Kamu catat ya. Keribetan yang melelahkan ini baru permulaan. Masih ada keribetan-keribetan lainnya yang akan menyusul. Misalnya menentukan siapa saja, teman orang tua, yang harus mendapatkan undangan.

Ordo undangan masih dibagi lagi menjadi tiga kelas: mana yang bisa dikirim, dititipkan ke orang lain, dan diantar sendiri. Tentu kamu paham pembabagan seperti ini.

Kelas seseorang ditentukan dari bagaimana cara undangan kawinan diantar. Kalau cuma dikirim via pos, kamu dianggap “teman yang cukup tahu”, nggak datang nggak masalah. Dititipkan ke orang, artinya kamu cukup dikenal, sudah akrab, kekeluargaan megang banget. Nah, kalau diantar, artinya kamu kaya dan diharapkan amplomu cukup tebal. Nggak usah geer dulu.

Keribetan dari keinginan menikah secara sederhana seperti Suhay Salim berlanjut ke pemilihan souvenir pernikahan. Mau souvenir kipas, magnet kulkas, atau mug. Identifikasi ini berpotensi menyulut perdebatan-perdebatan kecil yang konon biasa terjadi menjelang kawinan. Padahal, inilah jenis keribetan yang ingin kami hindari.

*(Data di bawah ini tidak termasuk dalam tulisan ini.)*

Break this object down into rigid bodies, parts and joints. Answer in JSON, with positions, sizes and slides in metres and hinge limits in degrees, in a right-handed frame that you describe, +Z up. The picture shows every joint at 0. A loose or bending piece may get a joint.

Nah, keribetan yang lebih besar adalah ketika pasangan calon pengantin berasal dari dua budaya yang berbeda. Misal orang Jawa, kawin dengan orang Manado. Mau pilih nikah pakai budaya mana? Hati-hati, salah ucap, salah pilih, bisa memicu keretakan rumah tangga bahkan ketika“rumah tangga” itu belum ada dan sah di mata agama dan hukum.

Ini masih belum membahas pernikahan beda aliran, dan yang paling horor: beda agama. Pusing pala Tayo.

Jadi, bagi kamu generasi milenial, nggak usah sok-sokan mendambakan pernikahan sederhana ala Suhay Salim karena jatuhnya malah ribet. Menundukkan orang tua itu sudah keribetan tersendiri. Kalau belum bisa memegang orang tua dan merasa tak mungkin bisa, mending nabung yang banyak sejak jauh hari. Percayalah, cara nikah karena gengsi itu mahal, bos.